A writ of mandate may be issued by a court to compel the performance of a ministerial duty. ( 1085; 8 Witkin, California Procedure (5th ed. 2008) Extraordinary Writs, 23, pp. 902-903; 74, p. 954.) Administrative mandamus refers to issuance of a writ for judicial review of an administrative body's decision. ( 1094.5; 8 Witkin, California Procedure (5th ed. 2008) Extraordinary Writs, 263, p. 1171.) A takings claim must first be brought before an administrative body for adjudication. Once a decision has been rendered, the claim may be brought for judicial review by way of administrative mandamus. (Hensler v. City of Glendale (1994) 8 Cal.4th 1, 10-11; 1094.5.)
In the case of a regulatory taking, compensation is only required where the regulation has deprived the owner of the economic use of his property. (Hensler v. City of Glendale, supra, 8 Cal.4th at p. 10.) Whether imposition of a regulation constitutes a compensable taking requires an individualized assessment of the regulation and its effect on the property. (Ibid.)

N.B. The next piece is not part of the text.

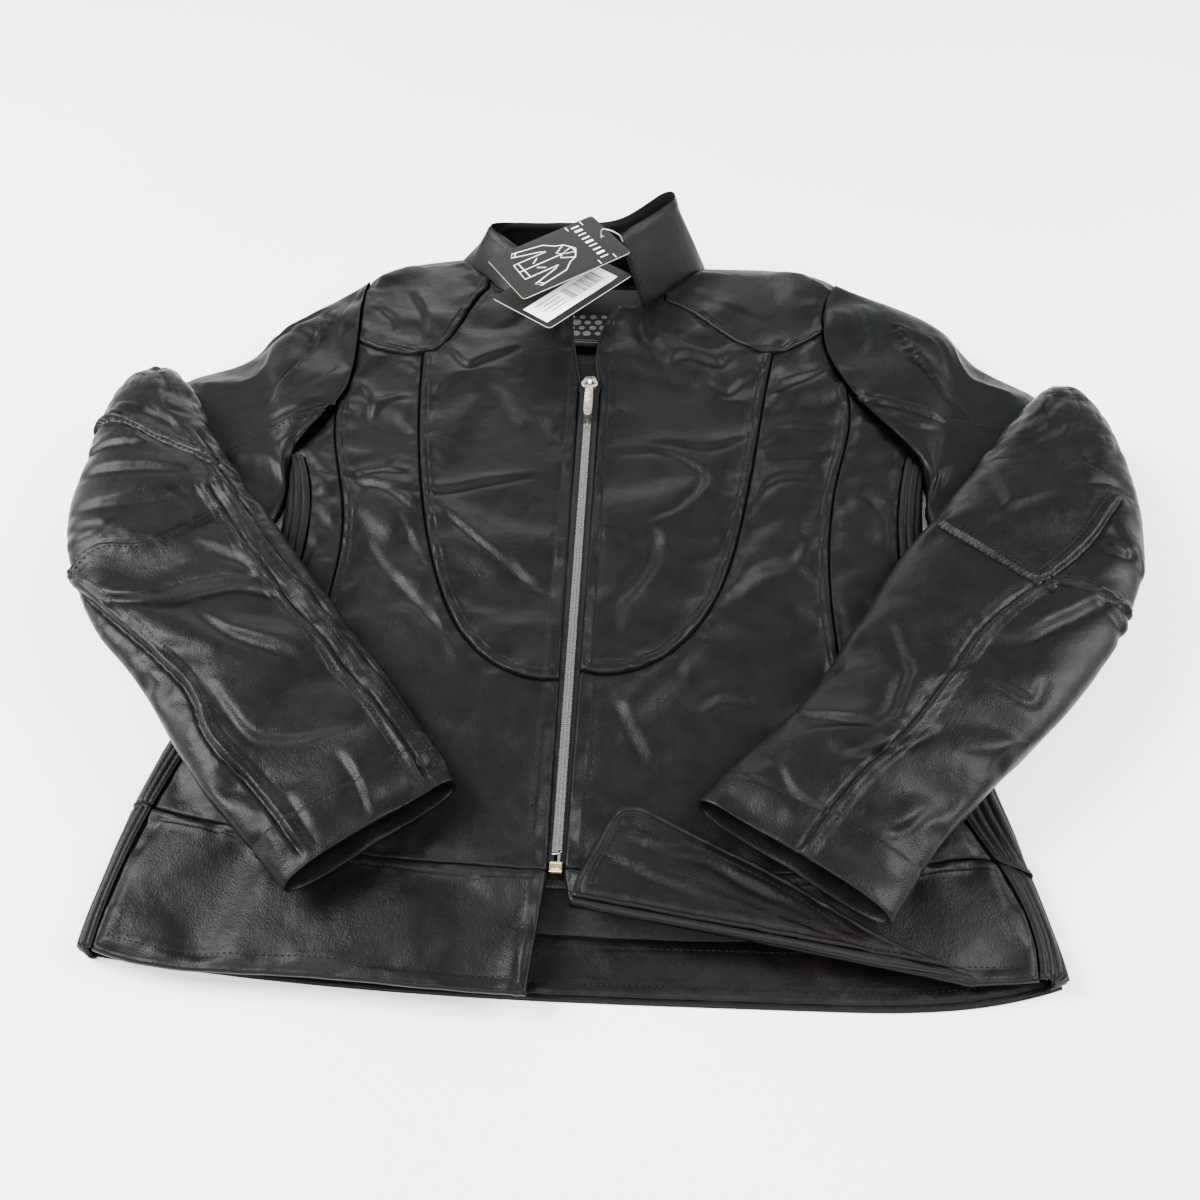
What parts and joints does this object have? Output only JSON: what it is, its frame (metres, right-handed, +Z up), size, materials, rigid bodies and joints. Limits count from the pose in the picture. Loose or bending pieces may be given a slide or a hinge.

Fabricante acknowledges that administrative mandamus is a prerequisite to a claim for inverse condemnation. It argues, however, that it is not a prerequisite to a claim for violation of substantive and procedural due process "where the violation is independent from the takings claim." Fabricante adds that it would not have been possible to exhaust its administrative remedies, because the city lacked an administrative hearing procedure to consider its claim.
Fabricante's takings claim fails because it did not lose use of the property due to imposition of a governmental regulation; rather, it lost it through foreclosure. We have previously addressed this issue in County of San Luis Obispo v. Superior Court (Munari) (2001) 90 Cal.App.4th 288. There, the plaintiff, Munari, owned over 800 acres of land that he wished to develop. He applied to the county planning department for certificates of compliance, to reflect that the property complied with the Subdivision Map Act. The planning commission rejected his request and he appealed to the board of supervisors, which upheld the decision of the planning department.
Munari filed an action for damages, declaratory relief, violation of his civil rights, inverse condemnation, and a writ of administrative mandate, challenging the denial of his application for certificates of compliance. He claimed that the county had unreasonably delayed its decision, interfered with his property rights and devalued the property. Shortly thereafter, Munari filed for bankruptcy and lost the property by foreclosure.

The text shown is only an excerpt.